WHAT IS NEEDED:
Take the data below and repeat it exactly.

SOURCE DATA:
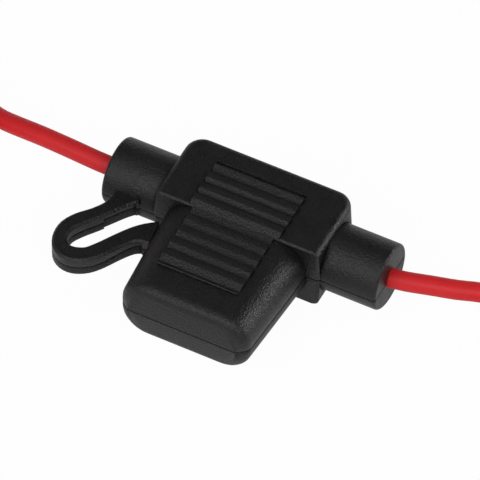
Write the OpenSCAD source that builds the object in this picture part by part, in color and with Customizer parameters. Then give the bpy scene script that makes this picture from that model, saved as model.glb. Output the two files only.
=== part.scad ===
// Inline splash-proof holder for a mini blade fuse, with a tethered push-on cap
// and a red lead at each end. Millimetres, +X along the right lead, +Z up,
// and the origin on the underside, below the middle of the leads' axis.

/* [Holder block] */
// Width of the block, along the leads
block_w = 27; // [24:0.1:32]
// Depth of the block in front of the leads' axis
block_front = 5.5; // [5.3:0.1:7]
// Depth of the block behind the leads' axis
block_back = 7.3; // [5.5:0.1:10]
// Thickness of the block
block_h = 12; // [11:0.1:15]
// Plan radius of the block's two back corners
back_corner_r = 2.8; // [2:0.1:5]
// Rounding of the block's long edges
block_edge_r = 1.2; // [0.6:0.1:1.8]
// Small bevel round the block's front face
front_bevel = 0.3; // [0.1:0.05:0.5]
// How far the moulding draft swells the block at its parting line
draft = 0.2; // [0:0.05:0.5]

/* [Sleeves] */
// Diameter of the round sleeve that each lead leaves by
sleeve_d = 10.4; // [8:0.1:10.8]
// Length of a sleeve beyond the block
sleeve_len = 9.1; // [5:0.1:16]
// Rounding of a sleeve's end edge
sleeve_edge_r = 0.5; // [0.2:0.1:1]

/* [Socket nose] */
// Width of the nose that the cap pushes over
nose_w = 16; // [15.4:0.1:17]
// Thickness of the nose
nose_h = 7.6; // [7.2:0.1:8.2]
// Length of the nose in front of the block
nose_len = 7.6; // [6:0.1:8.6]
// Corner radius of the nose's section
nose_corner_r = 2.6; // [1:0.1:3.4]

/* [Cap] */
// Length of the cap
cap_len = 17.3; // [16.6:0.1:22]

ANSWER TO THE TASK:
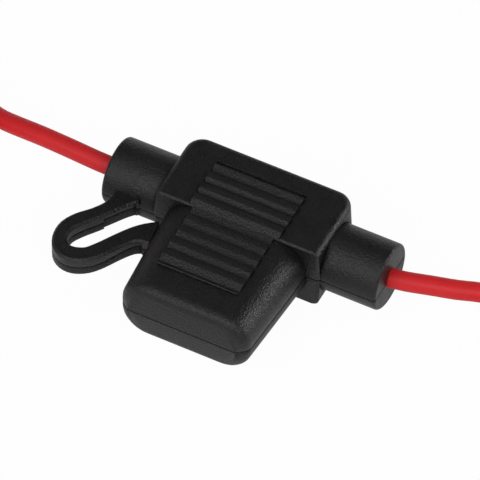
Write the OpenSCAD source that builds the object in this picture part by part, in color and with Customizer parameters. Then give the bpy scene script that makes this picture from that model, saved as model.glb. Output the two files only.
=== part.scad ===
// Inline splash-proof holder for a mini blade fuse, with a tethered push-on cap
// and a red lead at each end. Millimetres, +X along the right lead, +Z up,
// and the origin on the underside, below the middle of the leads' axis.

/* [Holder block] */
// Width of the block, along the leads
block_w = 27; // [24:0.1:32]
// Depth of the block in front of the leads' axis
block_front = 5.5; // [5.3:0.1:7]
// Depth of the block behind the leads' axis
block_back = 7.3; // [5.5:0.1:10]
// Thickness of the block
block_h = 12; // [11:0.1:15]
// Plan radius of the block's two back corners
back_corner_r = 2.8; // [2:0.1:5]
// Rounding of the block's long edges
block_edge_r = 1.2; // [0.6:0.1:1.8]
// Small bevel round the block's front face
front_bevel = 0.3; // [0.1:0.05:0.5]
// How far the moulding draft swells the block at its parting line
draft = 0.2; // [0:0.05:0.5]

/* [Sleeves] */
// Diameter of the round sleeve that each lead leaves by
sleeve_d = 10.4; // [8:0.1:10.8]
// Length of a sleeve beyond the block
sleeve_len = 9.1; // [5:0.1:16]
// Rounding of a sleeve's end edge
sleeve_edge_r = 0.5; // [0.2:0.1:1]

/* [Socket nose] */
// Width of the nose that the cap pushes over
nose_w = 16; // [15.4:0.1:17]
// Thickness of the nose
nose_h = 7.6; // [7.2:0.1:8.2]
// Length of the nose in front of the block
nose_len = 7.6; // [6:0.1:8.6]
// Corner radius of the nose's section
nose_corner_r = 2.6; // [1:0.1:3.4]

/* [Cap] */
// Length of the cap
cap_len = 17.3; // [16.6:0.1:22]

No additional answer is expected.